Step 2: unplug the conversion to Git

At this point, instances running with the fully native feature flag will stop converting new content to Git for native Mercurial projects.

Fallbacking to the partially native mode will then involve bringing back the auxiliary Git repository on par with the Mercurial repository. We will provide a way to do that, probably as a Rake task.

Some of our users are actually taking advantage of the Git conversion to mirror their repositories to Git-centric external systems. We consider that an interesting feature, even if it happened without planning on our side. Hence this will be the time to properly support it.

Since the conversion to Git is a major performance bottleneck for large repositories, this step will allow us to conduct experiments to assess what Heptapod can handle. We are currently hosting a couple repositories with about 100 000 changesets (PyPy and Heptapod itself), and have been considering this order of magnitude to be the biggest reasonable one. At this step, we will be able to test repositories in the ballpark of a million changesets.

Step 3: fully native by default

This is just changing the default value of the feature flag. At this point, an explicit configuration will be needed for native Mercurial projects to run in partially native mode.

If you've been following so far, you know that the type of new Mercurial projects (native of not) is completely orthogonal to the fully native mode of operation.

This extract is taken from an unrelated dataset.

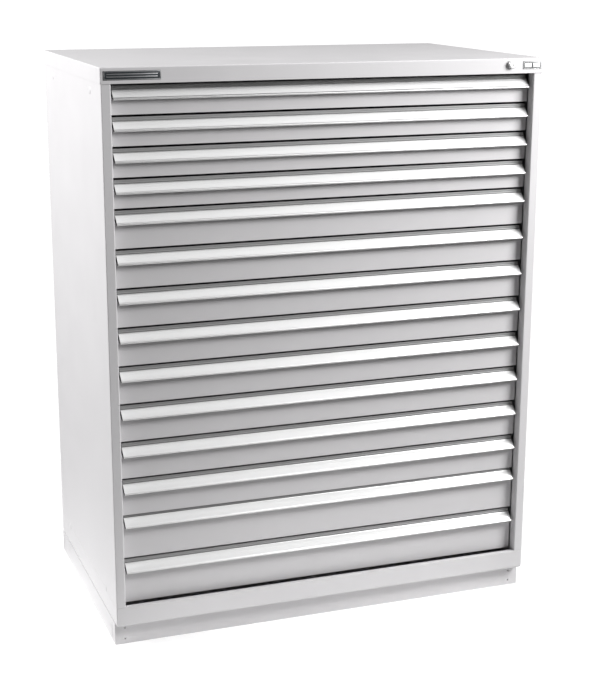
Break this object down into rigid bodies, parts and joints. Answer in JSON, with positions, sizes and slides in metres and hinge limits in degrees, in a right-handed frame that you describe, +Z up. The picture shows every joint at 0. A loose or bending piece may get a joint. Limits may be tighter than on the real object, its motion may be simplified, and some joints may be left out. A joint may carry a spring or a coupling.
{
  "type": "modular drawer cabinet",
  "caption": "Tall steel cabinet on a low recessed base with full-width roller drawers, extruded label handles, a folded top cap and a key lock at the upper right.",
  "frame": {"origin": "on the floor at the middle of the overall box", "axes": "+Z up, -Y out of the drawer fronts, +X to the right seen from the front"},
  "size_m": [1.194, 0.7336, 1.511],
  "materials": {
    "powder_coat": "light grey powder coat, fine texture, semi-matt",
    "handle_aluminium": "satin clear-anodised extrusion with fine lengthwise drawing lines",
    "zinc_steel": "bright zinc plated",
    "lock_chrome": "polished chrome plate",
    "plate_finish": "dark gloss plate with a thin light border, blank"
  },
  "bodies": {
    "housing": {"top_cap": "powder_coat", "right_side_panel": "powder_coat", "left_side_panel": "powder_coat", "back_panel": "powder_coat", "panel_screws": "zinc_steel", "bottom_pan": "powder_coat", "base_front_plate": "powder_coat", "base_side_rails": "powder_coat", "base_rear_rail": "powder_coat", "fixed_rails": "zinc_steel", "lock_body": "lock_chrome", "name_plate": "plate_finish", "badge_plate": "plate_finish", "front_posts": "zinc_steel", "rear_posts": "zinc_steel"},
    "drawer_01": {"drawer_01": "powder_coat", "handle_01": "handle_aluminium"},
    "carriage_01": {"carriage_01": "zinc_steel"},
    "drawer_02": {"drawer_02": "powder_coat", "handle_02": "handle_aluminium"},
    "carriage_02": {"carriage_02": "zinc_steel"},
    "drawer_03": {"drawer_03": "powder_coat", "handle_03": "handle_aluminium"},
    "carriage_03": {"carriage_03": "zinc_steel"},
    "drawer_04": {"drawer_04": "powder_coat", "handle_04": "handle_aluminium"},
    "carriage_04": {"carriage_04": "zinc_steel"},
    "drawer_05": {"drawer_05": "powder_coat", "handle_05": "handle_aluminium"},
    "carriage_05": {"carriage_05": "zinc_steel"},
    "drawer_06": {"drawer_06": "powder_coat", "handle_06": "handle_aluminium"},
    "carriage_06": {"carriage_06": "zinc_steel"},
    "drawer_07": {"drawer_07": "powder_coat", "handle_07": "handle_aluminium"},
    "carriage_07": {"carriage_07": "zinc_steel"},
    "drawer_08": {"drawer_08": "powder_coat", "handle_08": "handle_aluminium"},
    "carriage_08": {"carriage_08": "zinc_steel"},
    "drawer_09": {"drawer_09": "powder_coat", "handle_09": "handle_aluminium"},
    "carriage_09": {"carriage_09": "zinc_steel"},
    "drawer_10": {"drawer_10": "powder_coat", "handle_10": "handle_aluminium"},
    "carriage_10": {"carriage_10": "zinc_steel"},
    "drawer_11": {"drawer_11": "powder_coat", "handle_11": "handle_aluminium"},
    "carriage_11": {"carriage_11": "zinc_steel"},
    "drawer_12": {"drawer_12": "powder_coat", "handle_12": "handle_aluminium"},
    "carriage_12": {"carriage_12": "zinc_steel"},
    "drawer_13": {"drawer_13": "powder_coat", "handle_13": "handle_aluminium"},
    "carriage_13": {"carriage_13": "zinc_steel"},
    "drawer_14": {"drawer_14": "powder_coat", "handle_14": "handle_aluminium"},
    "carriage_14": {"carriage_14": "zinc_steel"},
    "lock_plug": {"lock_plug": "lock_chrome", "lock_cam": "zinc_steel"},
    "lock_bar": {"lock_bar": "zinc_steel"}
  },
  "joints": [
    {"name": "drawer_01_slide", "type": "slide", "parent": "housing", "child": "drawer_01", "axis": [0, -1, 0], "range_m": [0, 0.64]},
    {"name": "carriage_01_slide", "type": "slide", "parent": "housing", "child": "carriage_01", "axis": [0, -1, 0], "range_m": [0, 0.32]},
    {"name": "drawer_02_slide", "type": "slide", "parent": "housing", "child": "drawer_02", "axis": [0, -1, 0], "range_m": [0, 0.64]},
    {"name": "carriage_02_slide", "type": "slide", "parent": "housing", "child": "carriage_02", "axis": [0, -1, 0], "range_m": [0, 0.32]},
    {"name": "drawer_03_slide", "type": "slide", "parent": "housing", "child": "drawer_03", "axis": [0, -1, 0], "range_m": [0, 0.64]},
    {"name": "carriage_03_slide", "type": "slide", "parent": "housing", "child": "carriage_03", "axis": [0, -1, 0], "range_m": [0, 0.32]},
    {"name": "drawer_04_slide", "type": "slide", "parent": "housing", "child": "drawer_04", "axis": [0, -1, 0], "range_m": [0, 0.64]},
    {"name": "carriage_04_slide", "type": "slide", "parent": "housing", "child": "carriage_04", "axis": [0, -1, 0], "range_m": [0, 0.32]},
    {"name": "drawer_05_slide", "type": "slide", "parent": "housing", "child": "drawer_05", "axis": [0, -1, 0], "range_m": [0, 0.64]},
    {"name": "carriage_05_slide", "type": "slide", "parent": "housing", "child": "carriage_05", "axis": [0, -1, 0], "range_m": [0, 0.32]},
    {"name": "drawer_06_slide", "type": "slide", "parent": "housing", "child": "drawer_06", "axis": [0, -1, 0], "range_m": [0, 0.64]},
    {"name": "carriage_06_slide", "type": "slide", "parent": "housing", "child": "carriage_06", "axis": [0, -1, 0], "range_m": [0, 0.32]},
    {"name": "drawer_07_slide", "type": "slide", "parent": "housing", "child": "drawer_07", "axis": [0, -1, 0], "range_m": [0, 0.64]},
    {"name": "carriage_07_slide", "type": "slide", "parent": "housing", "child": "carriage_07", "axis": [0, -1, 0], "range_m": [0, 0.32]},
    {"name": "drawer_08_slide", "type": "slide", "parent": "housing", "child": "drawer_08", "axis": [0, -1, 0], "range_m": [0, 0.64]},
    {"name": "carriage_08_slide", "type": "slide", "parent": "housing", "child": "carriage_08", "axis": [0, -1, 0], "range_m": [0, 0.32]},
    {"name": "drawer_09_slide", "type": "slide", "parent": "housing", "child": "drawer_09", "axis": [0, -1, 0], "range_m": [0, 0.64]},
    {"name": "carriage_09_slide", "type": "slide", "parent": "housing", "child": "carriage_09", "axis": [0, -1, 0], "range_m": [0, 0.32]},
    {"name": "drawer_10_slide", "type": "slide", "parent": "housing", "child": "drawer_10", "axis": [0, -1, 0], "range_m": [0, 0.64]},
    {"name": "carriage_10_slide", "type": "slide", "parent": "housing", "child": "carriage_10", "axis": [0, -1, 0], "range_m": [0, 0.32]},
    {"name": "drawer_11_slide", "type": "slide", "parent": "housing", "child": "drawer_11", "axis": [0, -1, 0], "range_m": [0, 0.64]},
    {"name": "carriage_11_slide", "type": "slide", "parent": "housing", "child": "carriage_11", "axis": [0, -1, 0], "range_m": [0, 0.32]},
    {"name": "drawer_12_slide", "type": "slide", "parent": "housing", "child": "drawer_12", "axis": [0, -1, 0], "range_m": [0, 0.64]},
    {"name": "carriage_12_slide", "type": "slide", "parent": "housing", "child": "carriage_12", "axis": [0, -1, 0], "range_m": [0, 0.32]},
    {"name": "drawer_13_slide", "type": "slide", "parent": "housing", "child": "drawer_13", "axis": [0, -1, 0], "range_m": [0, 0.64]},
    {"name": "carriage_13_slide", "type": "slide", "parent": "housing", "child": "carriage_13", "axis": [0, -1, 0], "range_m": [0, 0.32]},
    {"name": "drawer_14_slide", "type": "slide", "parent": "housing", "child": "drawer_14", "axis": [0, -1, 0], "range_m": [0, 0.64]},
    {"name": "carriage_14_slide", "type": "slide", "parent": "housing", "child": "carriage_14", "axis": [0, -1, 0], "range_m": [0, 0.32]},
    {"name": "lock_turn", "type": "hinge", "parent": "housing", "child": "lock_plug", "pos_m": [0.5015, -0.35725, 1.4955], "axis": [0, -1, 0], "range_deg": [0, 90]},
    {"name": "lock_bar_slide", "type": "slide", "parent": "housing", "child": "lock_bar", "axis": [0, 0, -1], "range_m": [0, 0.008]}
  ],
  "couplings": [
    {"joint": "carriage_01_slide", "follows": "drawer_01_slide", "ratio": 0.5},
    {"joint": "carriage_02_slide", "follows": "drawer_02_slide", "ratio": 0.5},
    {"joint": "carriage_03_slide", "follows": "drawer_03_slide", "ratio": 0.5},
    {"joint": "carriage_04_slide", "follows": "drawer_04_slide", "ratio": 0.5},
    {"joint": "carriage_05_slide", "follows": "drawer_05_slide", "ratio": 0.5},
    {"joint": "carriage_06_slide", "follows": "drawer_06_slide", "ratio": 0.5},
    {"joint": "carriage_07_slide", "follows": "drawer_07_slide", "ratio": 0.5},
    {"joint": "carriage_08_slide", "follows": "drawer_08_slide", "ratio": 0.5},
    {"joint": "carriage_09_slide", "follows": "drawer_09_slide", "ratio": 0.5},
    {"joint": "carriage_10_slide", "follows": "drawer_10_slide", "ratio": 0.5},
    {"joint": "carriage_11_slide", "follows": "drawer_11_slide", "ratio": 0.5},
    {"joint": "carriage_12_slide", "follows": "drawer_12_slide", "ratio": 0.5},
    {"joint": "carriage_13_slide", "follows": "drawer_13_slide", "ratio": 0.5},
    {"joint": "carriage_14_slide", "follows": "drawer_14_slide", "ratio": 0.5},
    {"joint": "lock_turn", "follows": "lock_bar_slide", "rad_per_m": 196.3}
  ]
}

Nevertheless, if all new Mercurial projects are already native by default by the time we reach this step, we can (and should!) label it Heptapod 1.0.


depending on how testing at Step 1 goes, we may actually decide to perform Step 3 before Step 2. But we'll still need both to claim the 1.0 milestone.

In conclusion

Thank you for reading this long article, we hope you enjoyed it.

We have pretty exciting times ahead, looking forward to Heptapod 1.0, with fully native Mercurial projects. It seems we can be there by the summer.